What is the first index entry calling?  If you're not sure, play around with `a` to see if you can figure it out.

Answer: The row.

And so the second entry is calling the column.  Note this is the opposite of the order we used when we indexed into the nested list.  

What happens when we try to add a different data type to the array?

In [3]:
a[1,1] = 'g'
a

ValueError: invalid literal for int() with base 10: 'g'

We can't make the assignment.  However if we do it in the original definition, we can

In [4]:
a = np.array([[1,2,3], [4,5,'g']])
a

array([['1', '2', '3'],
       ['4', '5', 'g']], dtype='<U21')

We can make the assignment -- but python interprets the data type as '<U21', which is a mixed data type.

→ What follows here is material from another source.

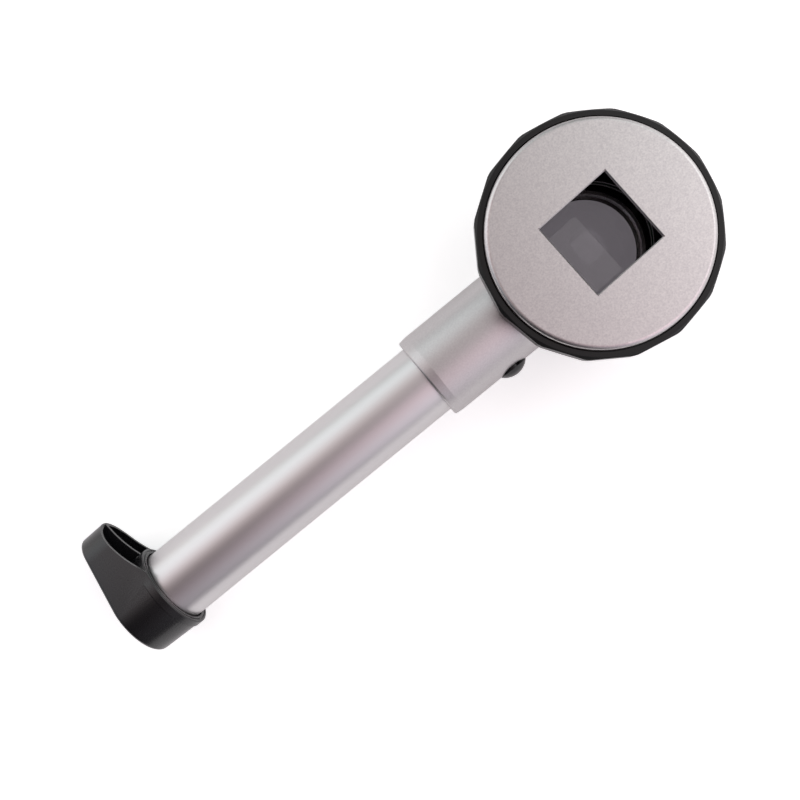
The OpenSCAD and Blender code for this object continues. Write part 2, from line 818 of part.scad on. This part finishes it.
// Rib inside the lug, from the collar to the tip
module lug_rib() {
    difference() {
        translate([-rib_t / 2, collar_r - rim_proud, cap_floor - fit])
            cube([rib_t, lug_reach - lug_wall / 2 - collar_r, collar_h - cap_floor - rim_bevel]);
        scoop(rib_rise);
    }
}

// Screw cap of the handle: collar with a grooved rim, and a cored teardrop lug
module end_cap() {
    color([0.12, 0.12, 0.13]) along_handle() translate([0, 0, cap_bottom]) difference() {
        union() {
            difference() {
                cap_block();
                lug_pocket();
            }
            lug_rib();
            rotate_extrude() polygon([[0, cap_floor], [rim_root_r, cap_floor],
                [rim_root_r, collar_h - rim_h - collar_wall / 2], [rim_r, collar_h - rim_h],
                [rim_r, collar_h - rim_bevel], [rim_r - rim_bevel, collar_h], [0, collar_h]]);
        }
        post(cap_bore_r, cap_floor, collar_h);
        post(mouth_r, collar_h - mouth_depth, collar_h + cut);
        pipe(rim_groove_r + rim_groove_w / 2, rim_groove_r - rim_groove_w / 2,
            collar_h - rim_groove_w, collar_h + cut);
    }
}

// Tinned plate on the cap's floor that meets the tube's end
module tail_contact() {
    hub_r = 1.2;
    color([0.70, 0.70, 0.68]) along_handle()
        pipe(cap_bore_r - fit, hub_r, cap_inside, cap_inside + tail_contact_t);
}

// Conical battery spring, wound from the plate to the rear battery
module tail_spring() {
    turns = 3;
    steps = 16;
    wide_r = tube_bore_r - 1.2;
    narrow_r = 2.4;
    low = cap_inside + tail_contact_t + fit + spring_wire_r;
    high = battery_back_x - 2 * fit - spring_wire_r;
    path = [for (i = [0 : turns * steps])
        let (t = i / (turns * steps), r = wide_r + (narrow_r - wide_r) * t)
        [low + (high - low) * t, r * cos(i * 360 / steps), r * sin(i * 360 / steps)]];
    color([0.66, 0.66, 0.68]) swept_tube(path, spring_wire_r, 8, [1, 0, 0]);
}

// Rubber ring on the tube under the cap's collar
module cap_seal() {
    color([0.08, 0.08, 0.08]) along_handle() translate([0, 0, cap_seal_x])
        rotate_extrude() translate([cap_seal_circle, 0]) circle(cap_seal_r);
}

place() face_plate();
place() grip_ring();
place() focus_drum();
place() stop_pin();
place() drum_seal();
place() head_housing();
place() lens_cell();
place() magnifier_lens();
place() lens_retainer();
place() eyepiece_ring();
place() guide_screws();
place() lamp_board();
place() lamps();
place() lamp_resistors();
place() light_shroud();
place() neck_sleeve();
place() handle_tube();
place() battery_front();
place() battery_rear();
place() contact_carrier();
place() front_contact();
place() button_cap();
place() switch_plunger();
place() switch_body();
place() switch_board();
place() switch_cradle();
place() lead_battery();
place() lead_live();
place() lead_return();
place() end_cap();
place() tail_contact();
place() tail_spring();
place() cap_seal();
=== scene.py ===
import json
import math

import bmesh
import bpy
from mathutils import Matrix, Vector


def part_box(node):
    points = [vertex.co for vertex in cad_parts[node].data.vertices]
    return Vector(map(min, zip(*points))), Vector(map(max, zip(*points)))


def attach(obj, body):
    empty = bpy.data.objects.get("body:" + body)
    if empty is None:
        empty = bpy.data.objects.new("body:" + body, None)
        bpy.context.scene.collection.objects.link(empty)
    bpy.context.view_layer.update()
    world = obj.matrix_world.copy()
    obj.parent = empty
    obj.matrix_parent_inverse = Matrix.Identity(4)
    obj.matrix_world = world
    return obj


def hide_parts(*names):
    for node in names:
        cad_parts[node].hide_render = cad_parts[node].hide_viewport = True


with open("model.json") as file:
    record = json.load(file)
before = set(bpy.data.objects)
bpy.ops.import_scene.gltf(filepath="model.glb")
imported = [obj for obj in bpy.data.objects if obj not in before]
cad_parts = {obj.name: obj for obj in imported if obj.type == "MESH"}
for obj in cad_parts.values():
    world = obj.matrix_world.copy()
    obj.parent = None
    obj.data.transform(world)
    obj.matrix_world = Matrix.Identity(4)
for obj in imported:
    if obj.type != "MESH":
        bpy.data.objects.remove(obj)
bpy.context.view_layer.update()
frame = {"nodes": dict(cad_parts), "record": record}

bl_info = {
    "name": "Dermatoscope",
    "version": (1, 0, 0),
    "blender": (4, 5, 0),
    "location": "View3D > Sidebar > Dermatoscope",
    "description": "Finishes the pieces of a dermatoscope and sets its studio stage",
    "category": "Object",
}

MM = 0.001
# Points nearer than this are joined
WELD = 1e-6
# Edges sharper than these stay crisp on the mouldings and on the leads
CRISP_ON_MOULDING = math.radians(28)
CRISP_ON_LEAD = math.radians(60)
# Steps in each turn of the spring, and sides of its wire
COIL_STEPS = 48
WIRE_SIDES = 14
# The band in which most of a noise texture's values lie
NOISE_LOW = 0.3
NOISE_HIGH = 0.7
NOISE_ROUGHNESS = 0.55


# Places taken from the frame, in metres

def middle(name):
    """The middle of a node's box."""
    low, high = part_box(name)
    return (low + high) / 2


OPTICS = middle("face_plate")
OPTICS.z = 0
HANDLE_Z = middle("handle_tube").z


# Colours and shader nodes

def hex_color(code):
    """An sRGB hex colour as the linear colour that shaders take."""
    parts = [int(code[i:i + 2], 16) / 255 for i in (1, 3, 5)]
    line = [c / 12.92 if c <= 0.04045 else ((c + 0.055) / 1.055) ** 2.4 for c in parts]
    return (*line, 1.0)


def add(tree, kind, links=None, **settings):
    """Adds a node. Settings name its properties or input sockets, links its inputs."""
    made = tree.nodes.new(kind)
    for name, value in settings.items():
        if name.startswith("in_"):
            made.inputs[name[3:].replace("_", " ")].default_value = value
        else:
            setattr(made, name, value)
    for name, source in (links or {}).items():
        tree.links.new(source, made.inputs[name])
    return made


def start_material(name, base, roughness, metallic=0.0, **shader):
    """A material with one Principled shader, and the tree and coordinates to add to."""
    material = bpy.data.materials.new(name)
    material.use_nodes = True
    tree = material.node_tree
    tree.nodes.clear()
    out = add(tree, "ShaderNodeOutputMaterial")
    bsdf = add(tree, "ShaderNodeBsdfPrincipled")
    bsdf.inputs["Base Color"].default_value = hex_color(base)
    bsdf.inputs["Roughness"].default_value = roughness
    bsdf.inputs["Metallic"].default_value = metallic
    for socket, value in shader.items():
        bsdf.inputs[socket.replace("_", " ")].default_value = value
    tree.links.new(bsdf.outputs[0], out.inputs["Surface"])
    place = add(tree, "ShaderNodeTexCoord").outputs["Object"]
    return material, tree, bsdf, place


def grain(tree, place, size_mm, detail=2.0):
    """Noise whose features are about size_mm across."""
    noise = add(tree, "ShaderNodeTexNoise", {"Vector": place},
                in_Scale=1 / (size_mm * MM), in_Detail=detail,
                in_Roughness=NOISE_ROUGHNESS)
    return noise.outputs["Fac"]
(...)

What happens if we try to do mathematical operations on this type?

In [5]:
a[1,0]+1

TypeError: can only concatenate str (not "int") to str

Doesn't work.  Even though the specific entry was *originally* numeric, it stored it as a str to make it consistent with storing the letter 'g'.

**Ok.  What's a slice?**

It's a portion of the array that we call with expressions involving a colon `:` in the index locations.

In [6]:
a[0:1, 0:2]

array([['1', '2']], dtype='<U21')

Perhaps you remember that the indexing is not *inclusive* meaning it does not include data associated with the end index.  To get the last value you can just leave the position in the slice syntax empty:

In [7]:
a[1:, 1:]

array([['5', 'g']], dtype='<U21')

You can also put a number after a *second* colon in the slice syntax.  Negative numbers slice backwards.  

In [8]:
a[:,1::-1]

array([['2', '1'],
       ['5', '4']], dtype='<U21')

Numbers other than 1 (or -1) after that second colon will pull data in steps, for example this skips the second row:

In [9]:
a[:,0::2]

array([['1', '3'],
       ['4', 'g']], dtype='<U21')